The request -> Please output the data below exactly as given, starting at its first line and stopping after the line that contains "# All sizes are in millimetres.".

■ ■ ■

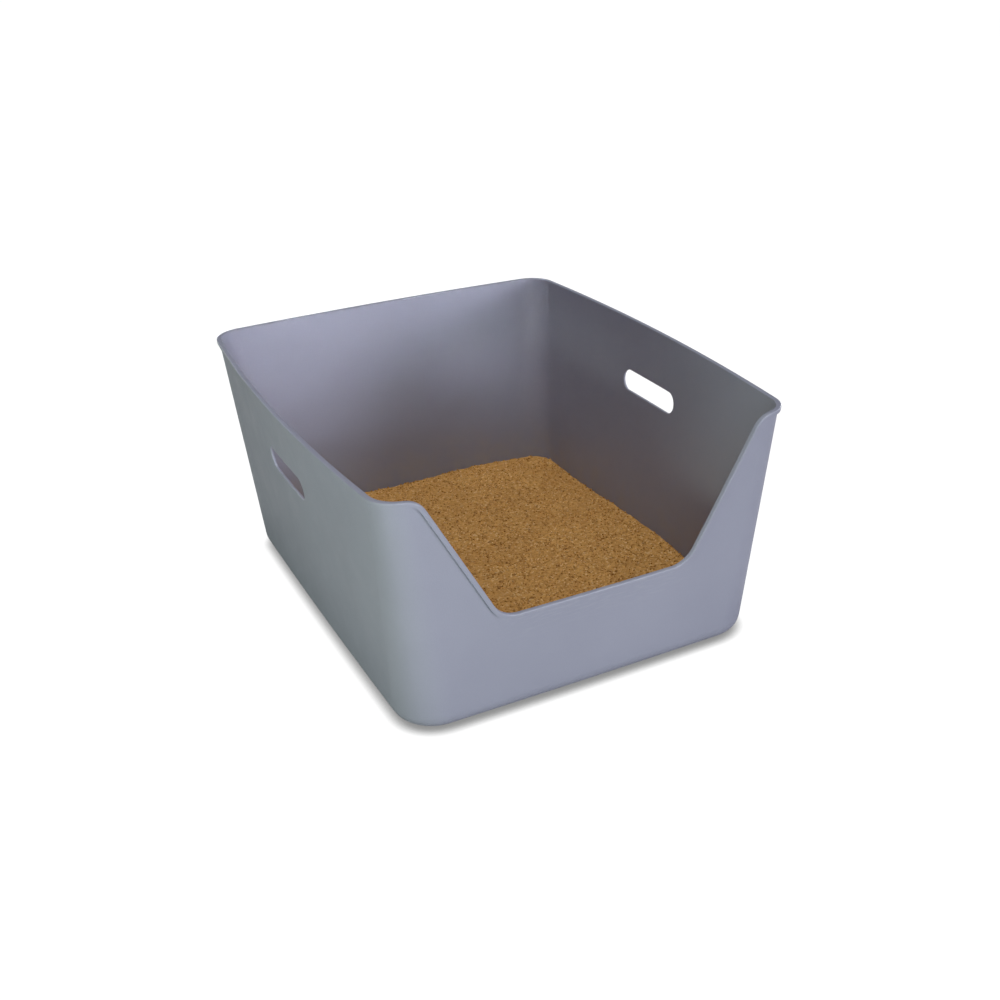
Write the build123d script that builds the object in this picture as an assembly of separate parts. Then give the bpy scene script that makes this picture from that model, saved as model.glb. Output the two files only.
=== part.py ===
from build123d import *
import os
from math import cos, exp, pi

# High-sided open litter tray with a low-cut front wall, and the loose litter that lies in it.
# The ground is the XY plane, the entry looks towards -Y and the origin is under the middle of the
# overall width and length.
# All sizes are in millimetres.

# Tray, across the bulging rim with its bead. The front bulge is cut away by the entry.
TRAY_WIDTH = 450.0
TRAY_DEPTH = 536.0
HEIGHT = 256.0
WALL = 2.6

# Outline of the wall at the rim, whose sides and ends bulge a little
RIM_SIDE_BOW = 14.0
RIM_END_BOW = 7.5
RIM_CORNER_RADIUS = 30.0

# Outline of the wall where its straight taper meets the ground
BASE_WIDTH = 391.0
BASE_DEPTH = 486.0
BASE_BOW = 1.0
BASE_CORNER_RADIUS = 45.0
BASE_EDGE_RADIUS = 19.0

# Bead that stands out along the rim and down round the entry
BEAD_PROJECTION = 2.4
BEAD_HEIGHT = 4.6
BEAD_OUTER_ROUND = 1.2
BEAD_INNER_ROUND = 0.8

# Entry through the front wall
SILL_HEIGHT = 113.0
SILL_WIDTH = 200.0
ENTRY_RIM_WIDTH = 351.0
RIM_BEND_RADIUS = 22.0
SILL_BEND_RADIUS = 28.0

# Hand slots through the two side walls
SLOT_LENGTH = 106.0
SLOT_WIDTH = 24.5
SLOT_CENTRE_HEIGHT = 185.0
SLOT_EDGE_BEVEL = 0.6

# Underside, recessed inside a foot ring, with the mark of the moulding gate in its middle
FOOT_RING_WIDTH = 12.0
RECESS_DEPTH = 1.5
RECESS_CORNER_RADIUS = 24.0
GATE_RADIUS = 4.0
GATE_HEIGHT = 0.8

# Loose litter, raked into two low heaps with ripples between them
LITTER_DEPTH = 22.0
HEAP_HEIGHT = 5.5
HEAP_SPREAD = 110.0
RIGHT_HEAP_Y = -36.0
LEFT_HEAP_Y = 110.0
LITTER_SIDE_GAP = 0.3
RIPPLE_HEIGHT = 0.8
RIPPLE_LENGTH = 150.0
LITTER_COLUMNS = 13
LITTER_ROWS = 15

# Reach of a cutting solid past the tray, and the distance at which an edge counts as lying on a face
CLEAR = 40.0
TOUCH = 0.02

FROM_BELOW = (Align.CENTER, Align.CENTER, Align.MIN)


def bowed_outline(width, depth, side_bow, end_bow, corner_radius):
    """Rounded rectangle whose sides and ends bulge; width and depth go across the bulges."""
    half_width = width / 2
    half_depth = depth / 2
    corner_x = half_width - side_bow
    corner_y = half_depth - end_bow
    edges = [
        ThreePointArc((corner_x, -corner_y), (half_width, 0), (corner_x, corner_y)),
        ThreePointArc((corner_x, corner_y), (0, half_depth), (-corner_x, corner_y)),
        ThreePointArc((-corner_x, corner_y), (-half_width, 0), (-corner_x, -corner_y)),
        ThreePointArc((-corner_x, -corner_y), (0, -half_depth), (corner_x, -corner_y)),
    ]
    outline = make_face(edges)
    return fillet(outline.vertices(), corner_radius)


def tapered_body(growth, bottom):
    """The tray's outside as a solid, moved outwards by growth and cut level at the height bottom."""
    base = bowed_outline(
        BASE_WIDTH + 2 * growth,
        BASE_DEPTH + 2 * growth,
        BASE_BOW,
        BASE_BOW,
        BASE_CORNER_RADIUS + growth,
    )
    rim = bowed_outline(
        TRAY_WIDTH - 2 * BEAD_PROJECTION + 2 * growth,
        TRAY_DEPTH - 2 * BEAD_PROJECTION + 2 * growth,
        RIM_SIDE_BOW,
        RIM_END_BOW,
        RIM_CORNER_RADIUS + growth,
    )
    body = loft([base.face(), (Pos(0, 0, HEIGHT) * rim).face()], ruled=True)
    if bottom > 0:
        body = body - slab(0, bottom)
    return body


def slab(low, high):
    """A level layer wider than the tray, from the height low to the height high."""
    layer = Box(TRAY_WIDTH + CLEAR, TRAY_DEPTH + CLEAR, high - low)
    return Pos(0, 0, (low + high) / 2) * layer


def round_bottom(body, radius):
    """Round the edge between the floor and the walls."""
    return fillet(body.edges().group_by(Axis.Z)[0], radius)


def entry_outline():
    """Front view of what is open: all above the rim, and down between the slopes to the sill."""
    side = TRAY_WIDTH / 2 + CLEAR
    top = HEIGHT + CLEAR
    corners = [
        (-side, HEIGHT),
        (-ENTRY_RIM_WIDTH / 2, HEIGHT),
        (-SILL_WIDTH / 2, SILL_HEIGHT),
        (SILL_WIDTH / 2, SILL_HEIGHT),
        (ENTRY_RIM_WIDTH / 2, HEIGHT),
        (side, HEIGHT),
        (side, top),
        (-side, top),
    ]
    outline = make_face(Polyline(*corners, close=True))
    middle = outline.vertices().filter_by_position(Axis.X, -side + 1, side - 1)
    outline = fillet(middle.group_by(Axis.Y)[0], SILL_BEND_RADIUS)
    middle = outline.vertices().filter_by_position(Axis.X, -side + 1, side - 1)
    return fillet(middle.group_by(Axis.Y)[-1], RIM_BEND_RADIUS)


def through_front(outline):
    """Push a front view through the front half of the tray."""
    return extrude(Plane.XZ * outline, amount=TRAY_DEPTH / 2 + CLEAR)


def rear_layer(low, high):
    """The rear half of a level layer."""
    half = Box(TRAY_WIDTH + CLEAR, TRAY_DEPTH / 2 + CLEAR, high - low)
    return Pos(0, (TRAY_DEPTH / 2 + CLEAR) / 2, (low + high) / 2) * half


def bead_band(opening):
    """The band of space, one bead high, that follows the rim and the entry."""
    band = through_front(offset(opening, BEAD_HEIGHT)) + rear_layer(HEIGHT - BEAD_HEIGHT, HEIGHT + CLEAR)
    return band - through_front(opening) - slab(HEIGHT, HEIGHT + 2 * CLEAR)


def touches(shape, edge):
    """True where the middle of an edge lies on a shape."""
    return shape.distance_to(Vertex(*(edge @ 0.5))) < TOUCH


def long_edges(bead, open_space, inner, on_top, on_inside):
    """The edges that run along the bead, on its top or bottom and on its inside or outside."""
    found = []
    for edge in bead.edges():
        along = edge.length > BEAD_HEIGHT + BEAD_PROJECTION
        if along and touches(open_space, edge) == on_top and touches(inner, edge) == on_inside:
            found.append(edge)
    return found


def rounded_bead(opening, inner):
    """Bead along the rim and the entry, with its two upper edges rounded."""
    bead = tapered_body(BEAD_PROJECTION, 0) & bead_band(opening)
    bead = bead - inner
    open_space = through_front(opening) + slab(HEIGHT, HEIGHT + CLEAR)
    bead = fillet(long_edges(bead, open_space, inner, True, False), BEAD_OUTER_ROUND)
    bead = fillet(long_edges(bead, open_space, inner, True, True), BEAD_INNER_ROUND)
    return bead


def base_panel(growth, low, high):
    """The flat middle of the floor inside the foot ring, as a layer."""
    inset = BASE_EDGE_RADIUS + FOOT_RING_WIDTH
    panel = RectangleRounded(
        BASE_WIDTH - 2 * inset + 2 * growth,
        BASE_DEPTH - 2 * inset + 2 * growth,
        RECESS_CORNER_RADIUS + growth,
    )
    return extrude(Pos(0, 0, low) * panel, amount=high - low)


def hand_slot(side):
    """Stadium-shaped cutter for the hole through one side wall."""
    outline = Plane.YZ * Pos(0, SLOT_CENTRE_HEIGHT) * SlotOverall(SLOT_LENGTH, SLOT_WIDTH)
    return Pos(side * TRAY_WIDTH / 4, 0, 0) * extrude(outline, amount=side * (TRAY_WIDTH / 4 + CLEAR))


def make_tray():
    """The moulded tray, in one piece."""
    outer = round_bottom(tapered_body(0, 0), BASE_EDGE_RADIUS)
    inner = round_bottom(tapered_body(-WALL, WALL), BASE_EDGE_RADIUS - WALL)
    opening = entry_outline()
    walls = outer - inner - through_front(offset(opening, BEAD_HEIGHT))
    walls = walls - rear_layer(HEIGHT - BEAD_HEIGHT, HEIGHT + CLEAR)
    walls = walls - base_panel(0, 0, RECESS_DEPTH) + base_panel(WALL, WALL, WALL + RECESS_DEPTH)
    gate = Pos(0, 0, RECESS_DEPTH - GATE_HEIGHT) * Cylinder(GATE_RADIUS, GATE_HEIGHT, align=FROM_BELOW)
    tray = walls + rounded_bead(opening, inner) + gate
    for side in (-1, 1):
        tray = tray - hand_slot(side)
    slot_edges = [edge for edge in tray.edges() if is_slot_edge(edge)]
    return chamfer(slot_edges, SLOT_EDGE_BEVEL)


def is_slot_edge(edge):
    """True for the edges round a hand slot, on either face of the wall."""
    middle = edge @ 0.5
    in_height = abs(middle.Z - SLOT_CENTRE_HEIGHT) < SLOT_WIDTH / 2 + 1
    in_length = abs(middle.Y) < SLOT_LENGTH / 2 + 1
    return in_height and in_length and edge.length > WALL * 2


def litter_height(x, y):
    """Height of the litter's surface: a low heap against each side wall, and ripples."""
    side = BASE_WIDTH / 2
    right_heap = heap(x - side, y - RIGHT_HEAP_Y)
    left_heap = heap(x + side, y - LEFT_HEAP_Y)
    ripple = RIPPLE_HEIGHT * cos(2 * pi * x / RIPPLE_LENGTH) * cos(2 * pi * y / RIPPLE_LENGTH)
    return LITTER_DEPTH + right_heap + left_heap + ripple


def heap(x, y):
    """A round heap, from its own middle."""
    return HEAP_HEIGHT * exp(-(x**2 + y**2) / HEAP_SPREAD**2)


def make_litter():
    """The loose litter, lying on the floor a hair's breadth inside the walls."""
    grid = []
    for column in range(LITTER_COLUMNS):
        x = TRAY_WIDTH * (column / (LITTER_COLUMNS - 1) - 0.5)
        line = []
        for row in range(LITTER_ROWS):
            y = TRAY_DEPTH * (row / (LITTER_ROWS - 1) - 0.5)
            line.append(Vector(x, y, litter_height(x, y)))
        grid.append(line)
    surface = Face.make_surface_from_array_of_points(grid)
    below = extrude(surface, amount=-(LITTER_DEPTH + HEAP_HEIGHT + CLEAR), dir=(0, 0, 1))
    reach = -WALL - LITTER_SIDE_GAP
    space = round_bottom(tapered_body(reach, WALL), BASE_EDGE_RADIUS + reach)
    return (space & below) - base_panel(WALL, WALL, WALL + RECESS_DEPTH)


tray = make_tray()
middle = tray.bounding_box().center()
place = Pos(-middle.X, -middle.Y, 0)
pieces = {"tray": place * tray, "litter_bed": place * make_litter()}

os.makedirs("parts", exist_ok=True)
for name, piece in pieces.items():
    export_step(piece, f"parts/{name}.step")
    print(name, "volume", round(piece.volume), "size", piece.bounding_box().size)
print("moved by", place)
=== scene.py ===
# %% [markdown]
# A litter tray in moulded plastic
#
# The object is a high-sided open tray, moulded in one piece, with loose litter on its floor. This
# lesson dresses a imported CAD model: the tray keeps its CAD shape and gets a plastic that has grain,
# wear and dust, and the plain block that stands for the litter is replaced by loose granules.

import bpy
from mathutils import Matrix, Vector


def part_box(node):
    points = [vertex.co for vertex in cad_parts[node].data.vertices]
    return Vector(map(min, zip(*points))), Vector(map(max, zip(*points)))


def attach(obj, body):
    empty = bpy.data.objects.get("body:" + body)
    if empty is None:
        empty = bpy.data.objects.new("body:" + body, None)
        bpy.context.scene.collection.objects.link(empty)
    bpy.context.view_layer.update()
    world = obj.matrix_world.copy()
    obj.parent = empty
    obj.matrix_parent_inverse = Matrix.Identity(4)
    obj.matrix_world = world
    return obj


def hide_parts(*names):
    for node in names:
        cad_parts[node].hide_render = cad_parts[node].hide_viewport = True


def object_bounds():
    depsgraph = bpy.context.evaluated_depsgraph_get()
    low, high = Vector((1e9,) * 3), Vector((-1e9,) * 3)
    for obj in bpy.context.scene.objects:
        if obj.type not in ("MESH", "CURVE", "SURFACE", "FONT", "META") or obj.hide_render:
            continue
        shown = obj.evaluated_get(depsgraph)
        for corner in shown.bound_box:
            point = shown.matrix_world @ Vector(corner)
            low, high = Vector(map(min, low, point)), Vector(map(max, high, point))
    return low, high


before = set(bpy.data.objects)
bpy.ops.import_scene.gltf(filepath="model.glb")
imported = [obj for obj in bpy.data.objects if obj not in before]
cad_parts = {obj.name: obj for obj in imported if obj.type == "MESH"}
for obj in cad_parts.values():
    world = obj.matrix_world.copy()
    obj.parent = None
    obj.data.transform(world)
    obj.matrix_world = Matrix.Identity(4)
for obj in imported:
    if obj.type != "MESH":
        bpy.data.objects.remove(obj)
cad_low, cad_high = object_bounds()
print("CAD box", [round(v, 4) for v in cad_low], [round(v, 4) for v in cad_high])

# %% [markdown]
# The tools
#
# Every material here is a small tree of nodes. Written out in full such a tree is long and hard to
# read, so a few short helpers do the repeated work. The first three start a material, make noise of a
# given size, and stretch a value to a new range. All patterns read Object coordinates, in metres. A
# CAD node sits at the origin, so a noise scale of 500 means a pattern that changes every two
# millimetres.

# %% Helpers for patterns
import math

import bpy
from mathutils import Matrix, Vector


def new_material(name):
    """An empty node material with its output, its shader and its object coordinates."""
    material = bpy.data.materials.new(name)
    material.use_nodes = True
    tree = material.node_tree
    tree.nodes.clear()
    output = tree.nodes.new("ShaderNodeOutputMaterial")
    shader = tree.nodes.new("ShaderNodeBsdfPrincipled")
    tree.links.new(shader.outputs["BSDF"], output.inputs["Surface"])
    coordinates = tree.nodes.new("ShaderNodeTexCoord")
    return material, tree, shader, coordinates.outputs["Object"]


def noise(tree, place, scale, detail=3.0, roughness=0.55):
    """Noise from 0 to 1 that changes every 1 / scale metres."""
    node = tree.nodes.new("ShaderNodeTexNoise")
    node.inputs["Scale"].default_value = scale
    node.inputs["Detail"].default_value = detail
    node.inputs["Roughness"].default_value = roughness
    tree.links.new(place, node.inputs["Vector"])
    return node.outputs["Fac"]


def remap(tree, value, low, high, new_low, new_high):
    """Stretch a value from one range to another and clamp it there."""
    node = tree.nodes.new("ShaderNodeMapRange")
    node.inputs["From Min"].default_value = low
    node.inputs["From Max"].default_value = high
    node.inputs["To Min"].default_value = new_low
    node.inputs["To Max"].default_value = new_high
    tree.links.new(value, node.inputs["Value"])
    return node.outputs["Result"]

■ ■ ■

Result of the exercise ->
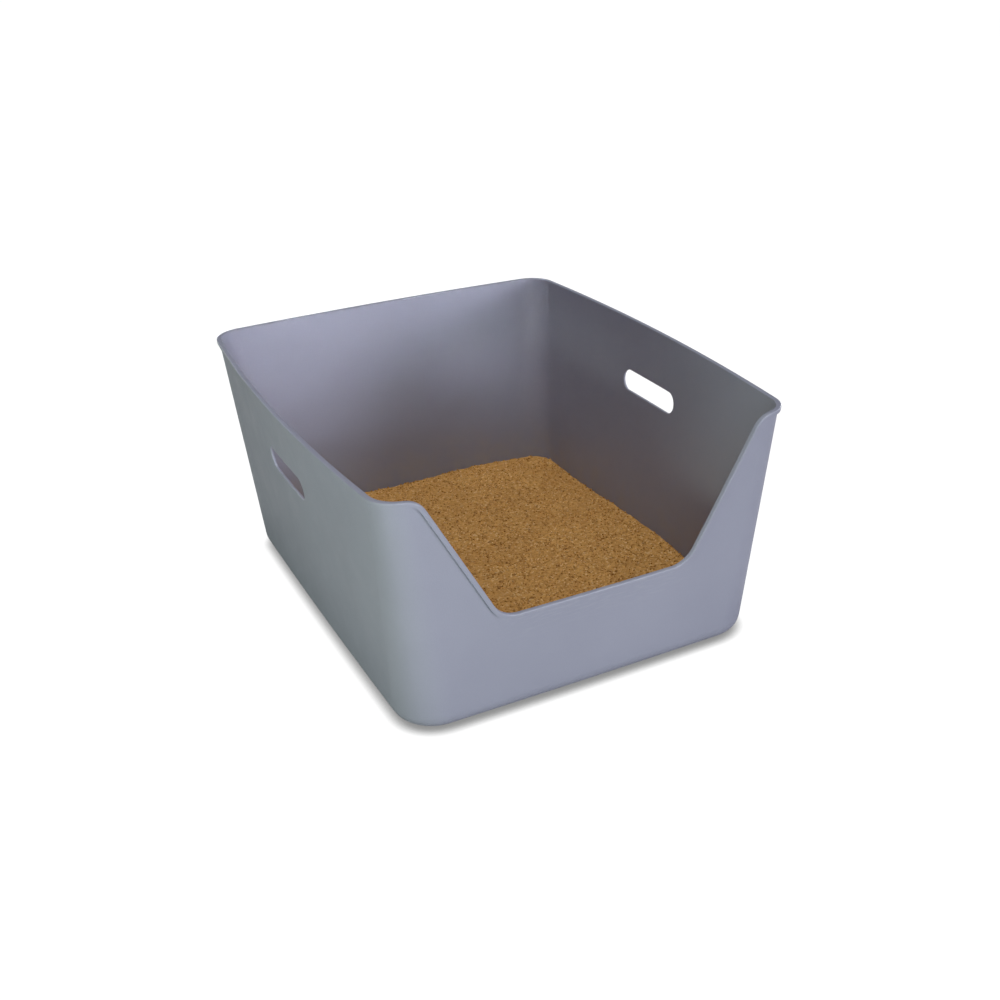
Write the build123d script that builds the object in this picture as an assembly of separate parts. Then give the bpy scene script that makes this picture from that model, saved as model.glb. Output the two files only.
=== part.py ===
from build123d import *
import os
from math import cos, exp, pi

# High-sided open litter tray with a low-cut front wall, and the loose litter that lies in it.
# The ground is the XY plane, the entry looks towards -Y and the origin is under the middle of the
# overall width and length.
# All sizes are in millimetres.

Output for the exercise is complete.